Caroline Welch, thirteen, describes her duties on Mojo as “weight distribution” and adjusting the lee boards—fins that poke through the hull—on the downwind legs. “It’s fun,” she says.
And what does she like best about racing?
“Winning,” she replies, instantly and emphatically. It seems to be in the Welch blood.
“Sailing is relaxing,” explains her dad, a Corning lawyer like George Sr. “Racing is for intensity and adrenaline. It’s a physical as well as cerebral thing.” But then there’s the “leisure” time after a race, he says, where competitors mingle on the lawns or the club bar, boasting about their clever moves, sharing advice, teasing one another, and revisiting their mistakes.
“The best beer of the year comes after racing,” says George. “You’re exhausted. You’re exhilarated. And it sure tastes good.”
Sedate and Stately on Seneca
If adrenaline-fueled athleticism is not your thing, know that “sailing” can simply mean being out on somebody else’s boat, letting them nurse and curse the wind shifts while you sip something frosty. “Let me know if there’s anything I can do,” you call out as you rattle your ice cubes. And there may be no grander way to do passenger sailing on the Finger Lakes than on board True Love: a vintage, sixty-seven foot wood schooner on Seneca Lake.
It’s another blue-sky weekend in June, and, at half-past noon, owner Terry Stewart emerges from his gazebo-like office on Watkins Glen’s town dock.
“Let’s get outta here and go sailing,” he calls out to the ten passengers waiting on the pier. In an instant they’re clambering onto the navy blue cushions laid around the cabin top.
The boat can carry twenty-two passengers, although “that’s a squeeze,” says Terry. The rate for a two-hour sail is $69 per person. A Coast Guard-certified captain, he shows everybody where the life jackets are, then invites me to join him in the cockpit, where he seats himself alongside the varnished steering wheel. The wind today is a “gentle southerly,” he says, meaning out of the north, and the forecast calls for breezes of six to ten miles an hour.
“But even with light wind we’ll be moving.” In a moment his young crew—Spencer Beaver and Maria Brubaker, both twenty—have cast us off, and we’re motoring out into the lake.
Schooners typically have two masts, with the aftermast taller. They’re the aristocrats of sailing yachts, and True Love is a blueblood.
Designed by the legendary yacht builder John Alden and launched in 1926, she was featured in the 1956 film High Society, starring Grace Kelly, Bing Crosby, and Frank Sinatra. The great Cole Porter even wrote a song about her.
Terry, a retired New York State trooper, acquired her in 2021, after co-skippering for her former owners.

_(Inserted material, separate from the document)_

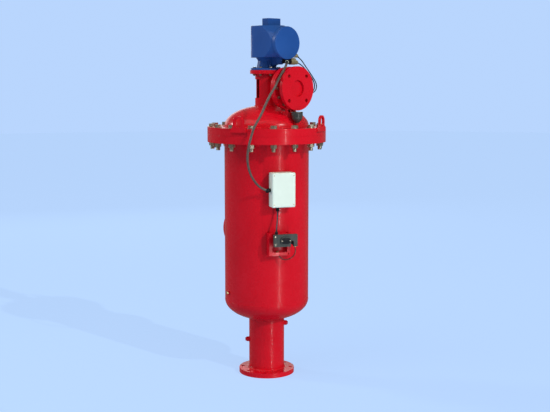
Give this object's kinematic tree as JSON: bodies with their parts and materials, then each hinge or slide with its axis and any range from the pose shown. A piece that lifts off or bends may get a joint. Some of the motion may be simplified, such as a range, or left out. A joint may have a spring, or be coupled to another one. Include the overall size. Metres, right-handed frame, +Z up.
{
  "type": "self cleaning filter",
  "caption": "Flanged upright water filter vessel with a motor driven suction scanner, a window lantern and a flush valve on its dished cover.",
  "frame": {"origin": "centre of the inlet flange face", "axes": "+Z up along the vessel axis, -Y toward the control box, +Y along the outlet pipe"},
  "size_m": [0.7239, 0.742, 2.187],
  "materials": {
    "vessel_red": "gloss paint",
    "drive_blue": "satin paint",
    "zinc_steel": "zinc plated",
    "stainless": "satin",
    "bronze": "machined",
    "brass": "cast",
    "motor_steel": "machined",
    "box_plastic": "moulded",
    "switch_grey": "cast and painted",
    "black_plastic": "moulded",
    "bowl_plastic": "moulded",
    "rubber": "moulded",
    "power_sheath": "extruded",
    "thin_sheath": "extruded",
    "steel_line": "drawn tube"
  },
  "bodies": {
    "root": {"inlet_flange": "vessel_red", "inlet_pipe": "vessel_red", "bottom_head": "vessel_red", "body_shell": "vessel_red", "body_flange": "vessel_red", "outlet_pipe": "vessel_red", "outlet_flange": "vessel_red", "cover_flange": "vessel_red", "cover_dome": "vessel_red", "cover_gasket": "vessel_red", "lifting_lugs": "vessel_red", "lantern": "vessel_red", "flush_leg": "vessel_red", "valve_body": "vessel_red", "flush_flange": "vessel_red", "valve_cover": "vessel_red", "panel_brackets": "vessel_red", "actuator_base": "drive_blue", "actuator_body": "drive_blue", "actuator_cap": "drive_blue", "compartment_cover": "drive_blue", "cover_bolts": "zinc_steel", "cover_nuts": "zinc_steel", "lantern_fasteners": "zinc_steel", "valve_studs": "zinc_steel", "small_screws": "zinc_steel", "valve_spring": "zinc_steel", "screen_frame": "stainless", "screen_mesh": "stainless", "screen_seat": "stainless", "partition_plate": "stainless", "bearing_bushes": "bronze", "drive_nut": "bronze", "socket_plugs": "brass", "brass_fittings": "brass", "ring_gear": "motor_steel", "motor_stator": "motor_steel", "control_box": "box_plastic", "box_lid": "box_plastic", "pressure_switch": "switch_grey", "cable_glands": "black_plastic", "pilot_solenoid": "black_plastic", "limit_switches": "black_plastic", "control_strainer": "bowl_plastic", "seal_rings": "rubber", "valve_diaphragm": "rubber", "power_cable": "power_sheath", "solenoid_cable_1": "thin_sheath", "solenoid_cable_2": "thin_sheath", "switch_cable": "thin_sheath", "impulse_tube": "steel_line"},
    "output": {"output_sleeve": "motor_steel"},
    "scanner": {"collector_tube": "stainless", "suction_nozzles": "stainless", "drive_shaft": "stainless"},
    "planet_1": {"planet_gear_1": "motor_steel"},
    "planet_2": {"planet_gear_2": "motor_steel"},
    "planet_3": {"planet_gear_3": "motor_steel"},
    "rotor": {"motor_rotor": "motor_steel"},
    "plug": {"valve_plug": "vessel_red"}
  },
  "joints": [
    {"name": "output_spin", "type": "hinge", "parent": "root", "child": "output", "pos_m": [0, 0, 1.95], "axis": [0, 0, 1], "range_deg": [0, 1260]},
    {"name": "scanner_travel", "type": "slide", "parent": "output", "child": "scanner", "axis": [0, 0, 1], "range_m": [0, 0.0985]},
    {"name": "planet_1_spin", "type": "hinge", "parent": "output", "child": "planet_1", "pos_m": [0.04275, 0, 2.027], "axis": [0, 0, 1], "range_deg": [-3362, 2]},
    {"name": "planet_2_spin", "type": "hinge", "parent": "output", "child": "planet_2", "pos_m": [-0.02138, 0.03702, 2.027], "axis": [0, 0, 1], "range_deg": [-3362, 2]},
    {"name": "planet_3_spin", "type": "hinge", "parent": "output", "child": "planet_3", "pos_m": [-0.02138, -0.03702, 2.027], "axis": [0, 0, 1], "range_deg": [-3362, 2]},
    {"name": "rotor_spin", "type": "hinge", "parent": "root", "child": "rotor", "pos_m": [0, 0, 2.08], "axis": [0, 0, 1], "range_deg": [-2, 6302]},
    {"name": "flush_plug_travel", "type": "slide", "parent": "root", "child": "plug", "axis": [-0.4226, 0.9063, 0], "range_m": [0, 0.028], "deforming": ["valve_spring", "valve_diaphragm"]}
  ],
  "couplings": [
    {"joint": "scanner_travel", "follows": "output_spin", "m_per_rad": 0.0044563},
    {"joint": "planet_1_spin", "follows": "output_spin", "ratio": -2.6667},
    {"joint": "planet_2_spin", "follows": "output_spin", "ratio": -2.6667},
    {"joint": "planet_3_spin", "follows": "output_spin", "ratio": -2.6667},
    {"joint": "rotor_spin", "follows": "output_spin", "ratio": 5}
  ]
}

“My accountant said ‘Are you crazy?’” he recalls with a deep laugh. “I said ‘It’s a challenge. Something to do. Let’s see if we can make it work.’” Now in his third season as owner, he has “no regrets.”

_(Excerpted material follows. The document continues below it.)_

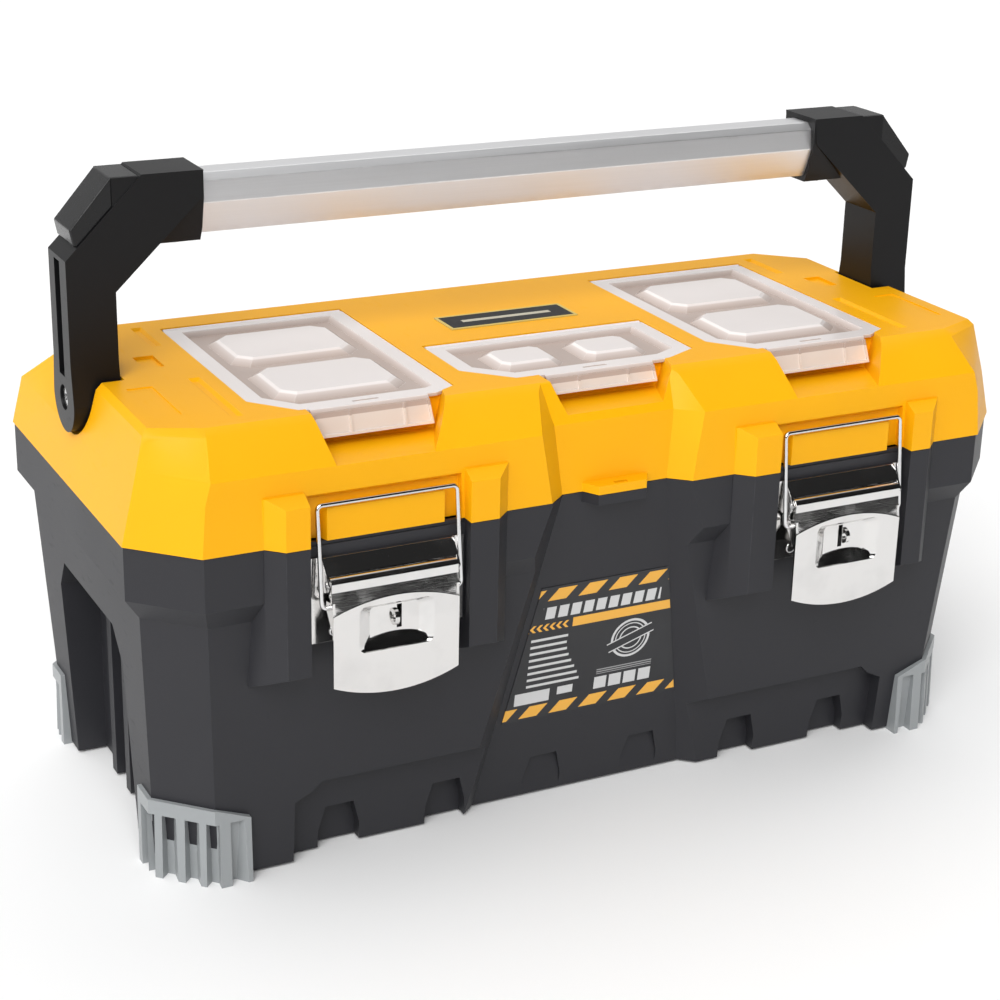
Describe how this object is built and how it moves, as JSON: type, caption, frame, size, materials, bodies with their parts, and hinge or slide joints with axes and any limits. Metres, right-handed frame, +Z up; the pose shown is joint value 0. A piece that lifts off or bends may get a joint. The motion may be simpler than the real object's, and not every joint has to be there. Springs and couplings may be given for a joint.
{
  "type": "toolbox with tray",
  "caption": "Long moulded toolbox with a hinged lid, organizers under clear covers, metal over-centre latches, lift-out tray and a faceted carry bar.",
  "frame": {"origin": "on the floor, in the middle of the whole box seen from above", "axes": "+X along the box, +Y towards the rear hinges, +Z up; the latches face -Y"},
  "size_m": [0.66, 0.3691, 0.4445],
  "materials": {
    "box_plastic": "fine moulded grain, charcoal",
    "foot_plastic": "satin grey",
    "lid_plastic": "fine moulded grain, signal yellow",
    "tray_plastic": "fine moulded grain, charcoal",
    "bin_plastic": "plain grey",
    "cover_plastic": "milky translucent",
    "label_film": "printed film",
    "badge_film": "printed film",
    "bar_aluminium": "satin anodised",
    "arm_plastic": "fine moulded grain, black",
    "cap_plastic": "smooth black",
    "latch_steel": "bright stainless sheet",
    "pin_steel": "bright drawn wire"
  },
  "bodies": {
    "box": {"lower_box": "box_plastic", "corner_foot_front_left": "foot_plastic", "corner_foot_front_right": "foot_plastic", "corner_foot_rear_left": "foot_plastic", "corner_foot_rear_right": "foot_plastic", "front_label": "label_film", "latch_bed_left": "box_plastic", "latch_bed_right": "box_plastic", "lid_hinge_pin_left": "pin_steel", "lid_hinge_pin_right": "pin_steel", "latch_plate_left": "latch_steel", "latch_plate_right": "latch_steel", "latch_rivets_left": "pin_steel", "latch_rivets_right": "pin_steel", "latch_pin_left": "pin_steel", "latch_pin_right": "pin_steel"},
    "lid": {"lid": "lid_plastic", "organizer_bin_left": "bin_plastic", "organizer_bin_right": "bin_plastic", "organizer_bin_center": "bin_plastic", "lid_badge": "badge_film", "organizer_pin_left": "pin_steel", "organizer_pin_right": "pin_steel", "organizer_pin_center": "pin_steel", "handle_pivot_left": "pin_steel", "handle_pivot_right": "pin_steel"},
    "handle": {"handle_bar": "bar_aluminium", "handle_arm_left": "arm_plastic", "handle_arm_right": "arm_plastic", "handle_cap_left": "cap_plastic", "handle_cap_right": "cap_plastic", "handle_screw_left": "pin_steel", "handle_screw_right": "pin_steel"},
    "tray": {"tray": "tray_plastic"},
    "organizer_cover_left": {"organizer_cover_left": "cover_plastic"},
    "organizer_cover_right": {"organizer_cover_right": "cover_plastic"},
    "organizer_cover_center": {"organizer_cover_center": "cover_plastic"},
    "latch_lever_left": {"latch_lever_left": "latch_steel"},
    "latch_bail_left": {"latch_bail_left": "pin_steel"},
    "latch_lever_right": {"latch_lever_right": "latch_steel"},
    "latch_bail_right": {"latch_bail_right": "pin_steel"}
  },
  "joints": [
    {"name": "lid_hinge", "type": "hinge", "parent": "box", "child": "lid", "pos_m": [0, 0.176, 0.241], "axis": [-1, 0, 0], "range_deg": [0, 95]},
    {"name": "handle_pivot", "type": "hinge", "parent": "lid", "child": "handle", "pos_m": [0, 0, 0.298], "axis": [-1, 0, 0], "range_deg": [-10, 10]},
    {"name": "tray_lift", "type": "slide", "parent": "box", "child": "tray", "axis": [0, 0, 1], "range_m": [0, 0.17]},
    {"name": "organizer_cover_left_hinge", "type": "hinge", "parent": "lid", "child": "organizer_cover_left", "pos_m": [-0.169, 0.0723, 0.3111], "axis": [-1, 0, 0], "range_deg": [0, 40]},
    {"name": "organizer_cover_right_hinge", "type": "hinge", "parent": "lid", "child": "organizer_cover_right", "pos_m": [0.169, 0.0723, 0.3111], "axis": [-1, 0, 0], "range_deg": [0, 40]},
    {"name": "organizer_cover_center_hinge", "type": "hinge", "parent": "lid", "child": "organizer_cover_center", "pos_m": [0, -0.0337, 0.3111], "axis": [-1, 0, 0], "range_deg": [0, 95]},
    {"name": "latch_lever_left_pivot", "type": "hinge", "parent": "box", "child": "latch_lever_left", "pos_m": [-0.171, -0.177, 0.216], "axis": [-1, 0, 0], "range_deg": [0, 118]},
    {"name": "latch_bail_left_pivot", "type": "hinge", "parent": "latch_lever_left", "child": "latch_bail_left", "pos_m": [-0.171, -0.1764, 0.2], "axis": [-1, 0, 0], "range_deg": [-118, 0]},
    {"name": "latch_lever_right_pivot", "type": "hinge", "parent": "box", "child": "latch_lever_right", "pos_m": [0.171, -0.177, 0.216], "axis": [-1, 0, 0], "range_deg": [0, 118]},
    {"name": "latch_bail_right_pivot", "type": "hinge", "parent": "latch_lever_right", "child": "latch_bail_right", "pos_m": [0.171, -0.1764, 0.2], "axis": [-1, 0, 0], "range_deg": [-118, 0]}
  ],
  "couplings": [
    {"joint": "tray_lift", "follows": "lid_hinge", "m_per_rad": 0.1},
    {"joint": "latch_bail_left_pivot", "follows": "latch_lever_left_pivot", "ratio": -1},
    {"joint": "latch_bail_right_pivot", "follows": "latch_lever_right_pivot", "ratio": -1}
  ]
}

A hundred yards out he points the bow into the wind as Spence and Maria hoist the larger sails. Already the wind has begun to pick up, and Terry instructs them to raise just one of the two foresails. (Less canvas means less heel.)

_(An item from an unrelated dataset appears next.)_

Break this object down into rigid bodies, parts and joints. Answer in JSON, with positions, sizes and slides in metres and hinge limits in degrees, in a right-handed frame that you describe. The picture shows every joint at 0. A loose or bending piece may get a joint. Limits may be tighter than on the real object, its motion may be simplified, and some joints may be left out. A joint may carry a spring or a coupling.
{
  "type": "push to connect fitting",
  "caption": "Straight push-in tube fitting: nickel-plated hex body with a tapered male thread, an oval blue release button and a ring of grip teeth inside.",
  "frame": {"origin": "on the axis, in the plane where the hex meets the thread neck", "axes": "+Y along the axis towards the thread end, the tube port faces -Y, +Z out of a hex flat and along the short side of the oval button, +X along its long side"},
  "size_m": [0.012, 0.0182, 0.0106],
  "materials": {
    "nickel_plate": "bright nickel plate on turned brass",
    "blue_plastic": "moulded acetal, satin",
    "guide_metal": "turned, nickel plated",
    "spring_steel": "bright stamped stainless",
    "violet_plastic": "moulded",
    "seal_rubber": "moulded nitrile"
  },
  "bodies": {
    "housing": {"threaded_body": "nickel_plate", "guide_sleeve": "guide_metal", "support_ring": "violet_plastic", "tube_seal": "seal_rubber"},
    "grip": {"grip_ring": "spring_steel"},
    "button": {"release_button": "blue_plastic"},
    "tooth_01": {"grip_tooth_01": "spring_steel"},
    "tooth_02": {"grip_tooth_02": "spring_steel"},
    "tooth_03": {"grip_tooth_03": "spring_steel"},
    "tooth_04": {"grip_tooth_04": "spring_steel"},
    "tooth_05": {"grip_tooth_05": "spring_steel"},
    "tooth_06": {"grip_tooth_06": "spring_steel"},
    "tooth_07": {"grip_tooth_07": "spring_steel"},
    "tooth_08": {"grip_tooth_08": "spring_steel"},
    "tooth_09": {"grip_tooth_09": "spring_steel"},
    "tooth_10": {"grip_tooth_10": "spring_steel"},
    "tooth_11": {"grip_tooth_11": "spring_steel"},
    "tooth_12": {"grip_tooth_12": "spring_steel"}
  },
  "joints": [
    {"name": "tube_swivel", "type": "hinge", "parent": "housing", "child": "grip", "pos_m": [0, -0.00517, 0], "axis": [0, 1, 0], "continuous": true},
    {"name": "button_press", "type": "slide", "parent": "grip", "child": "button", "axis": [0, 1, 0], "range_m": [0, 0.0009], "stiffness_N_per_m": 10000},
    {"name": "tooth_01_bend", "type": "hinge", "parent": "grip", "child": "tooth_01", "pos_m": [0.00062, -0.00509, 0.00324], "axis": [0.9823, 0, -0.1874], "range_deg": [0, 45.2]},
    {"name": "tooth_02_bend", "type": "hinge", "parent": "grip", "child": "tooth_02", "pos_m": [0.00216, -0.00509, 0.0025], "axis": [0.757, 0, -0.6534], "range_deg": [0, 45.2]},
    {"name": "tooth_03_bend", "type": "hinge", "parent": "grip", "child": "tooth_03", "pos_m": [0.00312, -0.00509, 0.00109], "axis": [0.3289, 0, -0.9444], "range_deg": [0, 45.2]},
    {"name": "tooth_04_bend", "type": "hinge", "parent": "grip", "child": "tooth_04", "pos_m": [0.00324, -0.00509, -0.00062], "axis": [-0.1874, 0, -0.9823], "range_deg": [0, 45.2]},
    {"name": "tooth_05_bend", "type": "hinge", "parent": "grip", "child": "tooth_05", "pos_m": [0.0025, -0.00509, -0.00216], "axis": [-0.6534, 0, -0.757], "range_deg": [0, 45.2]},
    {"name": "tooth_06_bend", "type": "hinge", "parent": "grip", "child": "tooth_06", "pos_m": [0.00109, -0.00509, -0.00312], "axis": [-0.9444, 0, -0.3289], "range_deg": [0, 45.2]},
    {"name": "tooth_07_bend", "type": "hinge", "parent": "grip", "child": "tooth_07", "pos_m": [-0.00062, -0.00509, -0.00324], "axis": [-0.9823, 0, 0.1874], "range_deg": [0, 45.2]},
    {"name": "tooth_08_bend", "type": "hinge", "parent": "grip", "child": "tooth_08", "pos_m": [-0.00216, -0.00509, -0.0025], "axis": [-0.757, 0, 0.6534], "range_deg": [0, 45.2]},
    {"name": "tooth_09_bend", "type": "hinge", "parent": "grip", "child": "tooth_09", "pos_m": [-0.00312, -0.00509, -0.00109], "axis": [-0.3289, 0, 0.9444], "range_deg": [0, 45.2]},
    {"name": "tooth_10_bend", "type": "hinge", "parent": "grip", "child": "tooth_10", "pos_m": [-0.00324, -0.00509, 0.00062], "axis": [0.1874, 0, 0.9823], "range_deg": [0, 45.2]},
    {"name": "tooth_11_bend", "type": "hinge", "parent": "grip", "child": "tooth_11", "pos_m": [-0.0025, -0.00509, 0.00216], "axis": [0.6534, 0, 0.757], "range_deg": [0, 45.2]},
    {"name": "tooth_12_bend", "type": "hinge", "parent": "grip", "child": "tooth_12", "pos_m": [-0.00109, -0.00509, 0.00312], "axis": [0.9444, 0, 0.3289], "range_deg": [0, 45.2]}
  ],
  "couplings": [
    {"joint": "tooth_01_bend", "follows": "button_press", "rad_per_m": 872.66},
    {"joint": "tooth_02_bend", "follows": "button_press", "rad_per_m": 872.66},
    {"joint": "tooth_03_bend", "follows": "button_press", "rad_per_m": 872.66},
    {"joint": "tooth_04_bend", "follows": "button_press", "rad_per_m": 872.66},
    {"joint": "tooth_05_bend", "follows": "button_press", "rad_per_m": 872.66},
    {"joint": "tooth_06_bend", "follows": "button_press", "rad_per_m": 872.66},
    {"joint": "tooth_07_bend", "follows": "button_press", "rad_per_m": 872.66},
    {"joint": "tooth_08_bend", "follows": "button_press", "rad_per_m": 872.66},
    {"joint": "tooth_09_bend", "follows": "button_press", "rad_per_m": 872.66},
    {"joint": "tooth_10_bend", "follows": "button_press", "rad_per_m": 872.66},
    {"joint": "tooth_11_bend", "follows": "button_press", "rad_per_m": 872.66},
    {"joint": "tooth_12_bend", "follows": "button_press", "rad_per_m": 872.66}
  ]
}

Then, with a turn of the wheel, Terry eases us over gently, and we’re gliding toward the eastern shore. As we approach the cliffs, he jokes he could scrape his bowsprit against them and still be in deep water, but tacks well out. We start angling northwest. Soon the wind is blowing ten and gusting to fifteen. Waves are less than a foot but forming whitecaps, and the boat is heeling over more.
“This is normal early-summer wind,” he explains, “good but schizophrenic,” meaning it’s shifting often in strength and direction. Today’s breeze is a far cry from the fierce “howls” of October, he says, and more fun than the “doldrums” of July and early August. The fall winds are best. “They blow steady all day long.”
Spence comes back to say that a family of three is expressing anxiety about our heel. Terry instructs him to lower the large gaff-rigged sail on the foremast. A minute later True Love is sitting up more. “Way more comfortable,” he says.
At 1:38 we tack again to the northeast, and he points out Hector Falls in the distance. By 2 p.m. the wind is blowing a steady fifteen with gusts in the low twenties. Big stuff. “It’s coming westerly or straight north,” he says with a scowl, and tells Spence that for the four o’clock sail they’ll reef, or shorten, the main before leaving the dock.
We tack and tack again, and this time stay on a beam reach, perpendicular (or abeam) to the wind. Spence eases out the main to keep us from heeling too much. “How’s that?” he calls out, and Terry gives him a thumbs up. By now we’re about four miles from the dock, but the wind is so strong Terry will need little time to get back.
It’s a glorious sail, and I mention how much I miss Cirrus, my Lippincott 36 sloop of twenty years, which my wife and I recently sold. (The six-hour drive to Chesapeake Bay proved too much after we moved to Wellsboro.) Turns out Terry learned sailing as a boy on a Comet dinghy built by Howard Lippincott, builder and first owner of Cirrus. And Terry may have bought his previous boat, a Cabo Rico 38, from the same guy in Annapolis who sold me an Irwin 25 on the Potomac River in 1995. Small world, sailing.
At 2:15 he declares it time to head back, and we “run” downwind with the whitecaps. He starts the engine as we come close to the dock, turns us into the wind, and, as the sails drop, noses us onto the pier.
“I loved it,” says Erin Czesak, thirty-four, a sunglass designer from Brooklyn whose dad had discovered True Love on the internet. “Very relaxing. I love being on boats,” says her boyfriend, Josh Richmond, thirty-five.
Today was her first time ever on a sailboat, says Theresa Jopson of Conesus, New York, but the heeling motion never scared her. “I loved it—the calmness, with no motor running.” She’d been on powerboats before. But, she says, “sailing is different.”